THE TASK: Reproduce precisely the lines of the listing below, starting with the line that contains "2), 0.0018, CABLE)" and stopping after the line that contains "from mathutils import Matrix, Vector"; include nothing else.

─── RECORDED DATA

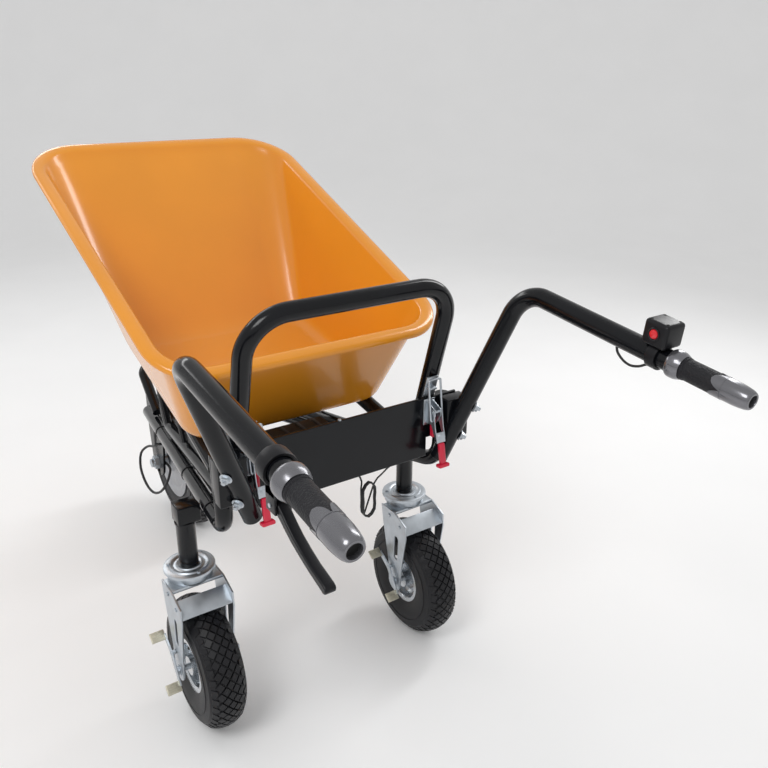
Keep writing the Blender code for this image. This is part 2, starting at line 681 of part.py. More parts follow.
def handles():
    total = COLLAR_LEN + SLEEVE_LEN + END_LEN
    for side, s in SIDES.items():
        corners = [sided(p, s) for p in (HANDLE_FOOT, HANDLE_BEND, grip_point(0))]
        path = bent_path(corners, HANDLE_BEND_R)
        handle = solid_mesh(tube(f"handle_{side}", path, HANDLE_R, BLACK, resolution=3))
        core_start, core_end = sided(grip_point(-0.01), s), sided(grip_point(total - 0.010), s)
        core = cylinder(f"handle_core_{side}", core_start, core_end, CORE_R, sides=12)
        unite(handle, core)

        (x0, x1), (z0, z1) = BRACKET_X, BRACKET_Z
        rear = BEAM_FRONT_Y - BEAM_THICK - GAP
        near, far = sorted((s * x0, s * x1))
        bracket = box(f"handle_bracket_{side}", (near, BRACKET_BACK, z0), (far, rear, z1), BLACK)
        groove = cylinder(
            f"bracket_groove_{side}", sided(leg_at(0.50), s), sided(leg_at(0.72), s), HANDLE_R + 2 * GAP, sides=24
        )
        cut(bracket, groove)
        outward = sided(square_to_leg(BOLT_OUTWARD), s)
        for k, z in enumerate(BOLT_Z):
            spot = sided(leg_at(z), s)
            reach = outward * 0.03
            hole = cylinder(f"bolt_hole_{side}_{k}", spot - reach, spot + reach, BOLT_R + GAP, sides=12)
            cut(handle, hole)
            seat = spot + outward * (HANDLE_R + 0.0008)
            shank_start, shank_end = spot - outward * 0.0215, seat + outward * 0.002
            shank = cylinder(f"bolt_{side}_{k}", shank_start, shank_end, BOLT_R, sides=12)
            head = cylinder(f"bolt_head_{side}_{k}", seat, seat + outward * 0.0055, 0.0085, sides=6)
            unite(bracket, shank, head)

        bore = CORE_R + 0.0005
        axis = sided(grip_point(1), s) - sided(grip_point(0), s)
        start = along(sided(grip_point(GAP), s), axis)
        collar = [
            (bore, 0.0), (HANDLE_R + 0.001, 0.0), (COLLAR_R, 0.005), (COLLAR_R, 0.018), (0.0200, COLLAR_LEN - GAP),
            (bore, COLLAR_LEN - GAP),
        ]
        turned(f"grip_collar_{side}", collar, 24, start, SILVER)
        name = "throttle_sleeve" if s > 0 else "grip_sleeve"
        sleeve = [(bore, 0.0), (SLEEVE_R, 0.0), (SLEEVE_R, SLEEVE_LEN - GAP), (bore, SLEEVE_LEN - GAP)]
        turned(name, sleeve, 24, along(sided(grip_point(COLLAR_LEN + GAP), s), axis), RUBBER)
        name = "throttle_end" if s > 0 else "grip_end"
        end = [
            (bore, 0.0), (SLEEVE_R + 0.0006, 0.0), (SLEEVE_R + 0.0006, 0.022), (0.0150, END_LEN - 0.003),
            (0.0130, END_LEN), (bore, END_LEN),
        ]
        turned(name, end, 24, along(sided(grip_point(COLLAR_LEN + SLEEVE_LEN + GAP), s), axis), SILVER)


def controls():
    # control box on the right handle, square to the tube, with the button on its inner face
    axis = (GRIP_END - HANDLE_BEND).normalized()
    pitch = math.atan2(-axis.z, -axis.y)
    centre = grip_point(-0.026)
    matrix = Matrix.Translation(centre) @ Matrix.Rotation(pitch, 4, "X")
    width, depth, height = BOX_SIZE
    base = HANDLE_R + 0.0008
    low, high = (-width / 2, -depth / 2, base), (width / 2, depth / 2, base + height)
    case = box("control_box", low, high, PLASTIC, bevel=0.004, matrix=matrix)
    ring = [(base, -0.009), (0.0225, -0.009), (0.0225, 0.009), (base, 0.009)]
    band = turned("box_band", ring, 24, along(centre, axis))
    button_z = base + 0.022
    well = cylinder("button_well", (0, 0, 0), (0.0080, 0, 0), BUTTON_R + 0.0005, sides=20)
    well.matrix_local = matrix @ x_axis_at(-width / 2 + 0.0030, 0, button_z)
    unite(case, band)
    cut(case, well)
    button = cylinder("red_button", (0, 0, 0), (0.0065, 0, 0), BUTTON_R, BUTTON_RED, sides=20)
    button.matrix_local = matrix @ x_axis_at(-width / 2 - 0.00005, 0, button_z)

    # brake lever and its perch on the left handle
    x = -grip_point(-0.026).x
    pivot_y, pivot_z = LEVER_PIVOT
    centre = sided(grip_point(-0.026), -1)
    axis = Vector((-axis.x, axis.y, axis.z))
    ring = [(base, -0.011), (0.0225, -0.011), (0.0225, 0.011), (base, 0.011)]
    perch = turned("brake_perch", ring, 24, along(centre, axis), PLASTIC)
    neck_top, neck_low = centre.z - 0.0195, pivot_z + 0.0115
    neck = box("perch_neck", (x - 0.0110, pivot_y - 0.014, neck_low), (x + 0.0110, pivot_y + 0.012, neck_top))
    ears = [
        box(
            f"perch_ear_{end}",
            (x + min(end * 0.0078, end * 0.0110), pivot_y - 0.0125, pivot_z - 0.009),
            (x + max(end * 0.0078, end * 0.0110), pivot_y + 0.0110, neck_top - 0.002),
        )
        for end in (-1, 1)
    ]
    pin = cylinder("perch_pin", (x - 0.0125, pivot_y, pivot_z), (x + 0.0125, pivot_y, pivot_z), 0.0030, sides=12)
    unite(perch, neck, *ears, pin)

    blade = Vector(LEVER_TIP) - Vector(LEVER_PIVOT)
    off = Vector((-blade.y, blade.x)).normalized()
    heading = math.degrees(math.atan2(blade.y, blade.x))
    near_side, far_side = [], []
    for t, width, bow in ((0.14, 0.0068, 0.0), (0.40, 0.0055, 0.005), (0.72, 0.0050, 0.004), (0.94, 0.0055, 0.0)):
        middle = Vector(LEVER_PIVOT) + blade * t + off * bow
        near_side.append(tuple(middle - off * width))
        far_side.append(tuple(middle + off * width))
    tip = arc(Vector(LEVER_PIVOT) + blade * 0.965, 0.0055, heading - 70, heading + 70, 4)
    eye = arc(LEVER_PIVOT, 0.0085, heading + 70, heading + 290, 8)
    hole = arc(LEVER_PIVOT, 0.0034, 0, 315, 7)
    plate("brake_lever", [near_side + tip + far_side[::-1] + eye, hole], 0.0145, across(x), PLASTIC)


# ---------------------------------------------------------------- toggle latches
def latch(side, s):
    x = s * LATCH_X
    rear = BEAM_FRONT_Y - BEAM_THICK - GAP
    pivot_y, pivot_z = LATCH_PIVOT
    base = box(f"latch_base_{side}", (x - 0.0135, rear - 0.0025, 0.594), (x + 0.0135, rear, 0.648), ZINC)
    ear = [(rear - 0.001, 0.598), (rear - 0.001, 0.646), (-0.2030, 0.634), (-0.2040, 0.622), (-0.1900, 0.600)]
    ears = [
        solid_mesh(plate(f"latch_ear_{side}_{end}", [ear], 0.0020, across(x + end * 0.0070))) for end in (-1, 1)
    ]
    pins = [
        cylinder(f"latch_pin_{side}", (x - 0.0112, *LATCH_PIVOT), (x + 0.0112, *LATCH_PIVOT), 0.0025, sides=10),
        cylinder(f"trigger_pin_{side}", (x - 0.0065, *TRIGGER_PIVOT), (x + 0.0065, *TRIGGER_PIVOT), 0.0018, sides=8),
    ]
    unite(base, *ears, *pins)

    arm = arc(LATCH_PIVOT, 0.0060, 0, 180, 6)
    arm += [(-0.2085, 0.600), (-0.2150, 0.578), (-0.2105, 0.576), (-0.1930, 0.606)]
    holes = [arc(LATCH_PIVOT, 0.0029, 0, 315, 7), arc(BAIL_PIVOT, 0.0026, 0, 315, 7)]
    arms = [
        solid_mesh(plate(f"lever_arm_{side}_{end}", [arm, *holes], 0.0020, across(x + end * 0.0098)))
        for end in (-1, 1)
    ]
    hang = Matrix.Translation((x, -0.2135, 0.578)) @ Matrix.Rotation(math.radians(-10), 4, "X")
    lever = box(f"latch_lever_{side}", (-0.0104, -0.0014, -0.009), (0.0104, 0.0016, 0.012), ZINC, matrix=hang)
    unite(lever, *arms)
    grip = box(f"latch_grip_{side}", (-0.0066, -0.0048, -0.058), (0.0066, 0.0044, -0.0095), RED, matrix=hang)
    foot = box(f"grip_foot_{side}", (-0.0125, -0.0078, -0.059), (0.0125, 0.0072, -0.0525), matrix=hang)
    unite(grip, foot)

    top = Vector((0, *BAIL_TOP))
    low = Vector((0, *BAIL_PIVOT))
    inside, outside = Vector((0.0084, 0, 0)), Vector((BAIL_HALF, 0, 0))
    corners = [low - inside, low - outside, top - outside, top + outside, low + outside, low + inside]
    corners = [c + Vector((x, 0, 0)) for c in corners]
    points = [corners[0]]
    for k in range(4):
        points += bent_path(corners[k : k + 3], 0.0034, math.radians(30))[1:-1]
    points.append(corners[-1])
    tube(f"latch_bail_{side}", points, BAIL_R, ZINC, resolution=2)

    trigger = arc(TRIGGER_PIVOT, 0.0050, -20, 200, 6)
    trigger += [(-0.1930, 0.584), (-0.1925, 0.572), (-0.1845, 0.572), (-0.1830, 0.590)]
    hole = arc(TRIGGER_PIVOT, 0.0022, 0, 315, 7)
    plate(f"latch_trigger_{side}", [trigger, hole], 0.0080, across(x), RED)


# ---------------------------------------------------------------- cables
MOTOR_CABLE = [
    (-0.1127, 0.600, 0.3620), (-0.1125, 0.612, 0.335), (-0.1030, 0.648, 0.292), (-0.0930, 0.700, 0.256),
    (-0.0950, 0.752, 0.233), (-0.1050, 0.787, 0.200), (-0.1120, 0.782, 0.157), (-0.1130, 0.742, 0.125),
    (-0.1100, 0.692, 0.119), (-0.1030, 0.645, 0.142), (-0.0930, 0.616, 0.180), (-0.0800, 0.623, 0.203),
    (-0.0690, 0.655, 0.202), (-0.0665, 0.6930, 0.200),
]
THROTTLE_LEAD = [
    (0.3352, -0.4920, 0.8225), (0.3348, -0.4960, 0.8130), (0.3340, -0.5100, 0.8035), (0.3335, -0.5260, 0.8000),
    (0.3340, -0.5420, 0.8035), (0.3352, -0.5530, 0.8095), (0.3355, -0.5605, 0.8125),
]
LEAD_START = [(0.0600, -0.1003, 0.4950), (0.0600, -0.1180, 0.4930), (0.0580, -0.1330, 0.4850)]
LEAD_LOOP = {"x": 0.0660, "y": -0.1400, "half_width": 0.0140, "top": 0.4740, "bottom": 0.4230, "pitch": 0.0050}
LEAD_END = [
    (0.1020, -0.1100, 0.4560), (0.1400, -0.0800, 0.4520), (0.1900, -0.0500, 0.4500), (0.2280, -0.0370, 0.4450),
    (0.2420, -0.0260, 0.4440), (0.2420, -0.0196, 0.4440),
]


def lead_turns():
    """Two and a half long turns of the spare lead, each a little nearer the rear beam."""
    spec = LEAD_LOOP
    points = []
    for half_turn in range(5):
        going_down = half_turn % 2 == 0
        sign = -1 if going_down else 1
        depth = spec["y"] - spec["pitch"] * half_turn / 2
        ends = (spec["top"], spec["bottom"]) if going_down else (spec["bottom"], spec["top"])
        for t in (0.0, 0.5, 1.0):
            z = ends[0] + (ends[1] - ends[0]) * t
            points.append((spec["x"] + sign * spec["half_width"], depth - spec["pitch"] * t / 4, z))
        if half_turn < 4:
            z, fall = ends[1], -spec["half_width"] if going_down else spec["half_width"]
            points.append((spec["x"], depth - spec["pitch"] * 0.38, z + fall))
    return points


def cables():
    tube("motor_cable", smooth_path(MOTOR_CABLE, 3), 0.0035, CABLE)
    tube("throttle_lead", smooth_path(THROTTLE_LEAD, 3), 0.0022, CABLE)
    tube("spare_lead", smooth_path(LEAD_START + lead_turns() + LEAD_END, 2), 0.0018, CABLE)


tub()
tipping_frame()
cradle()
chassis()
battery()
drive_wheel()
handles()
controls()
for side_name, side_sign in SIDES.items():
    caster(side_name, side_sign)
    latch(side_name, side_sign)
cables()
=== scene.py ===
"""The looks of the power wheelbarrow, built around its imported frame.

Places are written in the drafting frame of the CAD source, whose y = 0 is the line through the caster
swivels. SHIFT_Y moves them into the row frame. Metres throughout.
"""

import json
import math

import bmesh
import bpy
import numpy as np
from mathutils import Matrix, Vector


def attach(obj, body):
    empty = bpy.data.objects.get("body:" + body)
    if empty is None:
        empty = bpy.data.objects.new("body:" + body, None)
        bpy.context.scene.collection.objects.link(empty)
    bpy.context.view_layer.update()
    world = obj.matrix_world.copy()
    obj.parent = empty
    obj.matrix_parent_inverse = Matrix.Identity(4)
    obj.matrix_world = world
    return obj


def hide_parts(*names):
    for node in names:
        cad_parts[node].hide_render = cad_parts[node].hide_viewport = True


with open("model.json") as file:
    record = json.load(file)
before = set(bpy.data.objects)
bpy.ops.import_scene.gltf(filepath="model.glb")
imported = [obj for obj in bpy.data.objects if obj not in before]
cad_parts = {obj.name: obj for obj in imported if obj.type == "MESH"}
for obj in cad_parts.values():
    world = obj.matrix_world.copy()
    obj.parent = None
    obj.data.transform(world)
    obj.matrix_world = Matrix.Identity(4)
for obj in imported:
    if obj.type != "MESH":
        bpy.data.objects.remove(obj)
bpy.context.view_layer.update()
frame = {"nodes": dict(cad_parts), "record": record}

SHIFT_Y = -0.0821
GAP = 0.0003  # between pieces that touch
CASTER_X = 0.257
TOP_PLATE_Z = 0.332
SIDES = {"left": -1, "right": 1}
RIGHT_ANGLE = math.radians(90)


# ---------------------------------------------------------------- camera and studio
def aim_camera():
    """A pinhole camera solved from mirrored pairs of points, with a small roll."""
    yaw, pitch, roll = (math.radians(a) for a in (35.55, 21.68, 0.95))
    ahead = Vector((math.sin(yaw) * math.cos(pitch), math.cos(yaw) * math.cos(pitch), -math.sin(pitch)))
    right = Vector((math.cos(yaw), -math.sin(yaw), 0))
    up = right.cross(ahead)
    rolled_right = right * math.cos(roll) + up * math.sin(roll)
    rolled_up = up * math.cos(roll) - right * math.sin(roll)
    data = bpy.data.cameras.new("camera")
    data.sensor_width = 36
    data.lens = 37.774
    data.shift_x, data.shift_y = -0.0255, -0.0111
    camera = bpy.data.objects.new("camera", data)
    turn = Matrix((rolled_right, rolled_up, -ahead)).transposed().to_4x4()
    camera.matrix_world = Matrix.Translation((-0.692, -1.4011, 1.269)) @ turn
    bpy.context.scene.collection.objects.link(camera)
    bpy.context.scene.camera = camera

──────
─── RECORDED DATA

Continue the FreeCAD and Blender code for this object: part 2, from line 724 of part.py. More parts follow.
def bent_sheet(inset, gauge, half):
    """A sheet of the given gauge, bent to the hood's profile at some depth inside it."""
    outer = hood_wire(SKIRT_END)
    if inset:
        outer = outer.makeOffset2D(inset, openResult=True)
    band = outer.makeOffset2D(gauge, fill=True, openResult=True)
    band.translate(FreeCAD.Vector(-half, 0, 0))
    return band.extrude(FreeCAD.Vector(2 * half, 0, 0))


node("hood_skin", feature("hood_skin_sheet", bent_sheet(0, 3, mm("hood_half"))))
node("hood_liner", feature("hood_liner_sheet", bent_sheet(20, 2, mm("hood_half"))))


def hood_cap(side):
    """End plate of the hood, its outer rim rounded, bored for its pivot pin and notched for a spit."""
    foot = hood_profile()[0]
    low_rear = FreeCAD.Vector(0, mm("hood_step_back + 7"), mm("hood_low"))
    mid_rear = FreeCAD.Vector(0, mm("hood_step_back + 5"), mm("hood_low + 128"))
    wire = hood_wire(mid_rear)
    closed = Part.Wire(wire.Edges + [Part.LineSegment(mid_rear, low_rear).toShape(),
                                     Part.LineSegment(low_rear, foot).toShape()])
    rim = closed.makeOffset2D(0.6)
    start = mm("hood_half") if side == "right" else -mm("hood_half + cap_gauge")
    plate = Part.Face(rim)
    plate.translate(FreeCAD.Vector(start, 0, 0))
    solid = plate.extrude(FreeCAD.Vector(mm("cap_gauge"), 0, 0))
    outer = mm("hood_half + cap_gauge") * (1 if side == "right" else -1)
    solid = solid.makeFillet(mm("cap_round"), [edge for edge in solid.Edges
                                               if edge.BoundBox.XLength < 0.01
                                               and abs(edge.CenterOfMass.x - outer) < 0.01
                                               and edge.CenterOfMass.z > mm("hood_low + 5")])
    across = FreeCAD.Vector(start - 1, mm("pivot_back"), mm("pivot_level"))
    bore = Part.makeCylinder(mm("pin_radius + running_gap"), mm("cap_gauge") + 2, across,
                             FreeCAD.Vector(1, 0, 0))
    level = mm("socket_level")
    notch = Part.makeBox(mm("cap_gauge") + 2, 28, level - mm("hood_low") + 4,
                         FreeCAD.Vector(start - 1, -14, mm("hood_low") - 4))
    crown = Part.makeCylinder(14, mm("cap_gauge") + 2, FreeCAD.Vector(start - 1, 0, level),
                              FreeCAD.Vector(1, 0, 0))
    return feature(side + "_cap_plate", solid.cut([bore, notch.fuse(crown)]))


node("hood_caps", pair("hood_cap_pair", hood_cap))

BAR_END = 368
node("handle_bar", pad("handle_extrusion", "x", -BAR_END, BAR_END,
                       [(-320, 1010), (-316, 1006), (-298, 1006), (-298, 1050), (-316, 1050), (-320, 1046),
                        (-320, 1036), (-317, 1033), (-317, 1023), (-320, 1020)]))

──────

REPLY TO THE TASK:
    tube("spare_lead", smooth_path(LEAD_START + lead_turns() + LEAD_END, 2), 0.0018, CABLE)


tub()
tipping_frame()
cradle()
chassis()
battery()
drive_wheel()
handles()
controls()
for side_name, side_sign in SIDES.items():
    caster(side_name, side_sign)
    latch(side_name, side_sign)
cables()
=== scene.py ===
"""The looks of the power wheelbarrow, built around its imported frame.

Places are written in the drafting frame of the CAD source, whose y = 0 is the line through the caster
swivels. SHIFT_Y moves them into the row frame. Metres throughout.
"""

import json
import math

import bmesh
import bpy
import numpy as np
from mathutils import Matrix, Vector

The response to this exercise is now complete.